Now that the AIG guys have been identified as the official National Scapegoats for the Financial Meltdown™, the politicians are falling all over each other trying to step up and score some points by beating on them. Today it was Salem's turn, with the bobbleheads in the state capitol announcing that they want their pound of flesh from any bank type who gets a bonus while his or her company gets TARP money, just like the feds propose to do with AIG. Meanwhile, Attorney General John "Press Release" Kroger declared today that yes, we are joining New Jersey to sue these people!

And to protect us from having this happen again, they're going to...

Ahem... I said, to stop this from ever happening again, they're going to...

[Crickets.]

Comments (15)

Jack, my bill is going to provide oversight of how the TARP dollars at state-chartered banks are spent and recommend improvements to regulation of state-chartered banks that receive TARP funding.

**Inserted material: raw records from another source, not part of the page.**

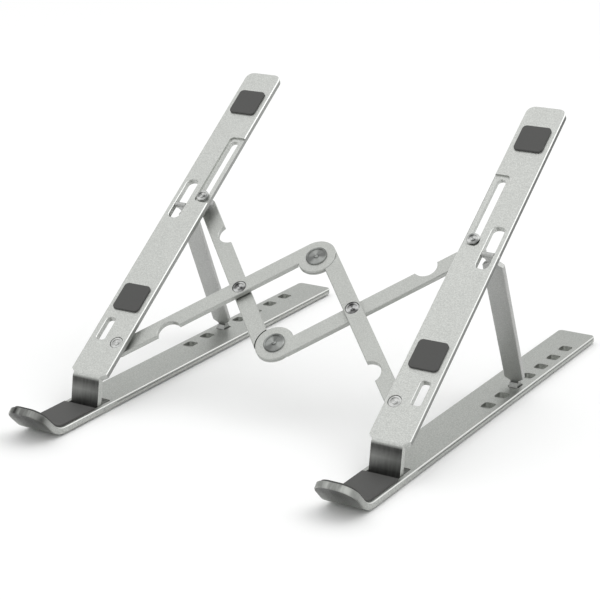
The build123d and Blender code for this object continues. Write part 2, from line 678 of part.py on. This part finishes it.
def build_side(side, name):
    """Every piece of one side."""
    base_rail(side, f"base_rail_{name}")
    lip_pad(side, f"lip_pad_{name}")
    foot_pads(side, f"foot_pads_{name}")
    hinge_pin(side, f"hinge_pin_{name}")
    arm(side, f"arm_{name}")
    arm_pad(side, LOWER_PAD_AT, f"lower_pad_{name}")
    arm_pad(side, ARM_LENGTH - UPPER_PAD_INSET, f"upper_pad_{name}")
    strut(side, f"strut_{name}")
    strut_pin_piece(side, f"strut_pin_{name}")
    fixed_rivet(side, f"fixed_rivet_{name}")
    bore = SHANK_RADIUS + SEAT_GAP
    under_arm = (upper_top + FACE_GAP, -ARM_THICKNESS)
    washer(
        side * rivet_x, RIVET_AT, bore, BUSH_RADIUS, *under_arm, f"fixed_washer_{name}"
    )
    slide_rivet(side, f"slide_rivet_{name}")
    bush_span = (lower_top, -ARM_THICKNESS - FACE_GAP)
    washer(
        side * rivet_x, slide_at, bore, BUSH_RADIUS, *bush_span, f"slide_bush_{name}"
    )
    link(side, 1, f"upper_link_{name}")
    link(side, -1, f"lower_link_{name}")
    crossing_rivet(side, f"crossing_rivet_{name}")
    crossing_x = side * (rivet_x - LINK_OUTER * math.cos(spread))
    seat_span = (
        lower_top - FLUSH_HEAD_DEPTH + FACE_GAP,
        lower_top + LAYER_GAP + FLUSH_HEAD_DEPTH,
    )
    washer(
        crossing_x, crossing_at, bore, BUSH_RADIUS, *seat_span, f"crossing_washer_{name}"
    )


def build_knuckles():
    """Rivet and lap washer of the top and the bottom knuckle."""
    for name, layer_top in knuckle_tops.items():
        along = knuckle_places[name]
        knuckle_rivet(along, layer_top, f"knuckle_rivet_{name}")
        lap_top = layer_top - (LINK_THICKNESS - LAP_GAP) / 2
        lap_span = (lap_top - LAP_GAP + FACE_GAP, lap_top)
        bore = SHANK_RADIUS + SEAT_GAP
        washer(0, along, bore, LAP_WASHER_RADIUS, *lap_span, f"lap_washer_{name}")


if __name__ == "__main__":
    os.makedirs("parts", exist_ok=True)
    build_side(-1, "left")
    build_side(1, "right")
    build_knuckles()
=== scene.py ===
import json
import math

import bpy
from mathutils import Matrix, Vector


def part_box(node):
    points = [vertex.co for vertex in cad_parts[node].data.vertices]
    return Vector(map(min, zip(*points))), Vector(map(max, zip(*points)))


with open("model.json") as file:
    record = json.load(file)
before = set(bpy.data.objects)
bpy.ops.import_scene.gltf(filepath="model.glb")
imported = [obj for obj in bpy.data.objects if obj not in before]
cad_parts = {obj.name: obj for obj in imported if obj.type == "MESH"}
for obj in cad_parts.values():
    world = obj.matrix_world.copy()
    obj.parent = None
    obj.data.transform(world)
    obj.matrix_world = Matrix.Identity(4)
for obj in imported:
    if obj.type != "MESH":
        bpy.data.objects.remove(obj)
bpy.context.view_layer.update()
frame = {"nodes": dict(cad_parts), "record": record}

# --- camera, in metres ---
CAMERA_AT = (0.48606, -0.86456, 0.37327)
CAMERA_YAW = math.radians(30.09)  # turned left of +Y
CAMERA_PITCH = math.radians(-17.88)
CAMERA_ROLL = math.radians(0.46)
CAMERA_LENS = 109.63  # millimetres on a 36 mm sensor


def make_camera():
    data = bpy.data.cameras.new("camera")
    data.sensor_width = 36.0
    data.lens = CAMERA_LENS
    data.clip_start = 0.01
    data.clip_end = 50.0
    camera = bpy.data.objects.new("camera", data)
    bpy.context.scene.collection.objects.link(camera)
    forward = Vector((
        -math.sin(CAMERA_YAW) * math.cos(CAMERA_PITCH),
        math.cos(CAMERA_YAW) * math.cos(CAMERA_PITCH),
        math.sin(CAMERA_PITCH),
    ))
    level = Vector((math.cos(CAMERA_YAW), math.sin(CAMERA_YAW), 0.0))
    above = level.cross(forward)
    right = level * math.cos(CAMERA_ROLL) + above * math.sin(CAMERA_ROLL)
    up = above * math.cos(CAMERA_ROLL) - level * math.sin(CAMERA_ROLL)
    camera.matrix_world = Matrix((
        (right.x, up.x, -forward.x, CAMERA_AT[0]),
        (right.y, up.y, -forward.y, CAMERA_AT[1]),
        (right.z, up.z, -forward.z, CAMERA_AT[2]),
        (0.0, 0.0, 0.0, 1.0),
    ))
    bpy.context.scene.camera = camera


# --- finishes ---
RAIL_FACE = (0.465, 0.475, 0.455)
ARM_FACE = (0.535, 0.545, 0.525)
# painted highlight on the upward chamfers
PAINTED_HIGHLIGHT = (0.85, 0.86, 0.84)
PAINTED_SIDE_SHADE = {  # painted shade on the arms' milled side faces, per arm: lower end of the arm, upper end of the arm
    "left": ((0.33, 0.335, 0.325), (0.33, 0.335, 0.325)),
    "right": ((0.30, 0.305, 0.295), (0.12, 0.122, 0.118)),
}
ROUGH_FACE = 0.42
RISER_TOP = 0.0204  # just under the bend
RISER_EDGE = 0.0016  # over which the riser's painted shade ends
RISER_SHADE = 0.003  # painted shade band under the bend
# RISER_MIDDLE and RISER_FOOT: peak and foot of the painted reflection band on the riser
RISER_MIDDLE = 0.0128
RISER_FOOT = 0.0065
LIP_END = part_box("base_rail_left")[0].y + 0.004
LIP_FADE = 0.014
# dark and light of each rivet kind's painted reflection sectors
RIVET_REFLECTION_TONES = {
    "fixed": ((0.42, 0.425, 0.415), (0.58, 0.585, 0.575)),
    "slide": ((0.22, 0.225, 0.22), (0.56, 0.565, 0.555)),
    "crossing": ((0.10, 0.10, 0.10), (0.50, 0.505, 0.50)),
    "knuckle": ((0.15, 0.155, 0.15), (0.32, 0.33, 0.32)),
}
ARM_TILT = math.radians(36.0)
UP_SLOPE = (0.0, math.cos(ARM_TILT), math.sin(ARM_TILT))
GRAIN_SCALE = 1500.0
FINE_GRAIN_SCALE = 2200.0
CLOUD_SCALE = 60.0
RING_DENSITY = 16000.0  # turning rings, radians per metre
PHASE_STEP = 1.3  # turns each rivet's painted reflection sectors from the last one's


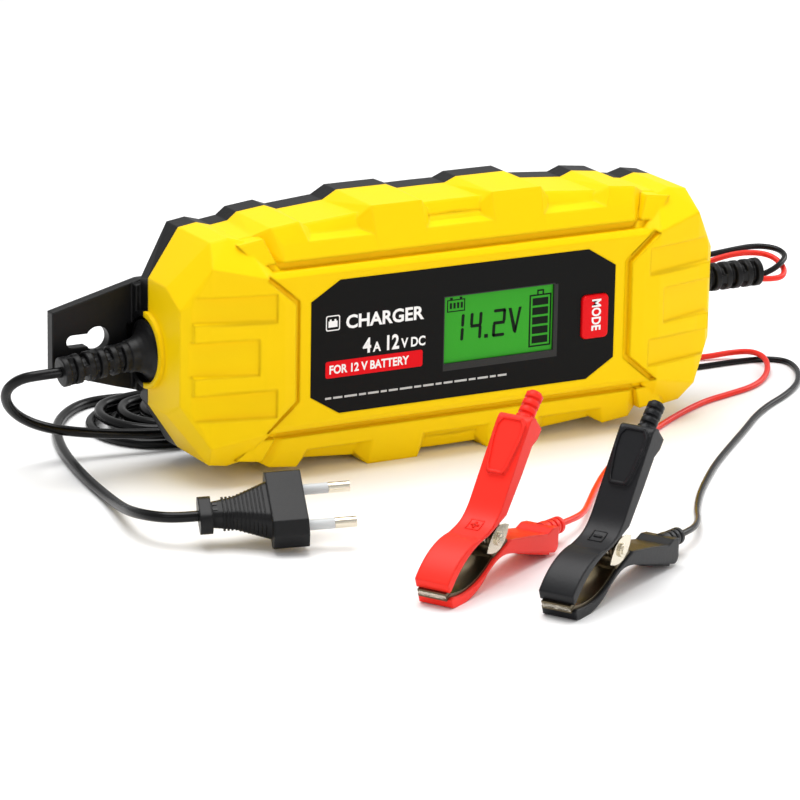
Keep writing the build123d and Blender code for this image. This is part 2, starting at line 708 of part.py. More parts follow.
def plug():
    """Flat two-pin mains plug."""
    with BuildPart() as body:
        with BuildSketch(plug_plane(0)):
            RectangleRounded(15.0, 9.6, 4.4)
        extrude(amount=4.6)
        with BuildSketch(plug_plane(4.6)):
            RectangleRounded(9.0, 8.0, 3.0)
        with BuildSketch(plug_plane(13.0)):
            RectangleRounded(12.0, 9.0, 3.4)
        loft()
        with BuildSketch(plug_plane(13.0)):
            RectangleRounded(12.0, 9.0, 3.4)
        with BuildSketch(plug_plane(PLUG_BLOCK)):
            RectangleRounded(22.0, 12.6, 4.0)
        loft()
        with BuildSketch(plug_plane(PLUG_BLOCK)):
            Polygon(*octagon((16.5, 7.0), (12.5, 3.2)), align=None)
        extrude(amount=PLUG_BODY - PLUG_BLOCK)
    save(body, "plug_body")
    spots = [(PIN_PITCH / 2, 0), (-PIN_PITCH / 2, 0)]
    with BuildPart() as pins:
        with BuildSketch(plug_plane(PLUG_BODY + PIN_SLEEVE)):
            with Locations(*spots):
                Circle(PIN_D / 2)
        extrude(amount=PIN_LENGTH - PIN_SLEEVE)
    save(pins, "plug_pins")
    with BuildPart() as sleeves:
        with BuildSketch(plug_plane(PLUG_BODY)):
            with Locations(*spots):
                Circle(PIN_D / 2)
        extrude(amount=PIN_SLEEVE)
    save(sleeves, "plug_pin_sleeves")


# ---------------------------------------------------------------- clamps
def clamp_frame(color):
    """The clamp's side view: local x runs from the nose to the pivot, local y is across the jaws."""
    heading = radians(CLAMP_HEADING)
    rise = radians(CLAMP_AXIS)
    along = Vector(cos(heading) * cos(rise), sin(heading) * cos(rise), sin(rise))
    sideways = Vector(sin(heading), -cos(heading), 0)
    return Plane(origin=(*CLAMP_NOSES[color], NOSE_HEIGHT), x_dir=along, z_dir=sideways)


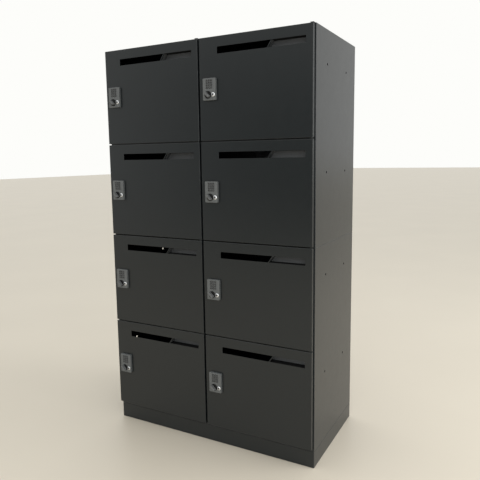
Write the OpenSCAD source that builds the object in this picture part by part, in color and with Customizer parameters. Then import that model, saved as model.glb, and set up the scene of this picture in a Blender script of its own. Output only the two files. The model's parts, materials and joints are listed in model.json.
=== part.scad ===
// Eight-door steel locker cabinet: two columns of four overlay doors on two stacked carcasses and a plinth.
// Millimetres. +X right, +Z up, the doors face -Y. Origin: centre of the plinth's underside.

/* [Cabinet] */
// Width over the side panels
cab_w = 900; // [750:5:1100]
// Depth from the carcass front to its back
cab_d = 450; // [360:5:560]
// Height of the plinth
plinth_h = 64; // [50:1:90]
// Distance from one row of doors to the next
row_pitch = 374; // [310:1:460]
// Carcass showing under the lowest doors
bottom_reveal = 12.5; // [8:0.5:20]
// Carcass showing above the highest doors
top_reveal = 0.5; // [0:0.5:3]
// How far the joint between the carcasses lies under the middle row line
seam_drop = 2.5; // [2:0.5:5]

/* [Sheet metal] */
// Carcass sheet thickness
sheet = 1.2; // [0.8:0.1:2]
// Back panel thickness
back_sheet = 1; // [0.8:0.1:1.5]
// Plinth sheet thickness
plinth_sheet = 1.5; // [1.2:0.1:2.5]
// Width of the carcass front flange down each side
side_flange = 18; // [16:1:24]
// Height of the carcass front flange along top and bottom
end_flange = 14; // [10:1:18]
// Width of the flange that holds the back panel
back_flange = 12; // [8:1:20]
// Width of the stile on the front edge of a partition
stile_w = 36; // [32:1:44]
// Height of the rail on the front edge of a shelf
rail_h = 20; // [16:1:30]
// Width of the plinth's top and bottom flanges
plinth_flange = 24; // [20:1:40]

/* [Doors] */
// Gap between the two columns of doors
column_gap = 8; // [6:0.5:14]
// Gap between one door and the next above it
row_gap = 4.5; // [4:0.1:8]
// Set-in of the outer door edges from the side panels
side_inset = 4; // [3:0.5:8]
// Gap between the doors and the carcass front
door_gap = 2; // [1.9:0.1:4]
// Door thickness
door_t = 16; // [14:0.5:22]
// Door sheet thickness
door_sheet = 1; // [0.8:0.1:1.2]
// Width of the lip folded in around the door's back
door_lip = 14; // [12:1:24]
// Width of the stiffening channel behind the skin
channel_w = 60; // [30:5:90]
// Depth of the stiffening channel
channel_t = 10; // [6:1:12]

/* [Letter slot and label pocket] */
// Slot length
slot_l = 340; // [260:5:350]
// Slot height
slot_h = 24.5; // [18:0.5:40]
// From the door's left edge to the slot
slot_left = 76; // [60:1:85]
// From the door's top edge to the slot
slot_drop = 37; // [24:1:60]
// Length of the open letter slot along its bottom edge
letter_l = 197; // [120:1:220]
// How far the divider leans to the right over the slot's height
divider_lean = 17; // [0:1:30]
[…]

Reporter Jeff Manning asked me if I knew of any malfeasance, and I said, "No, and I want to keep it that way."

This post at Blue Oregon lays out some of my concerns and it links to the bill.

"Ahem... I said, to stop this from ever happening again, they're going to..."

Perhaps, in protest, PERS will give back the $270M they got from AIG. They wouldn't want tainted money, now, would they?

I am curious about whether they will stick this tax up their Fannie Mae and Freddie Mac too. Those guys seem to be just as deserving.

I am also a little curious about how much this can be hyped. Let's see, if Congress taxes these bonuses in the 90-100% range as is being proposed, and Oregon taxes them up to 35%, and New Jersey jumps in with something as well, and who knows who else, then that adds up to ...?

What about a tax on the Congressmen who voted for these bonuses? Would that be fair?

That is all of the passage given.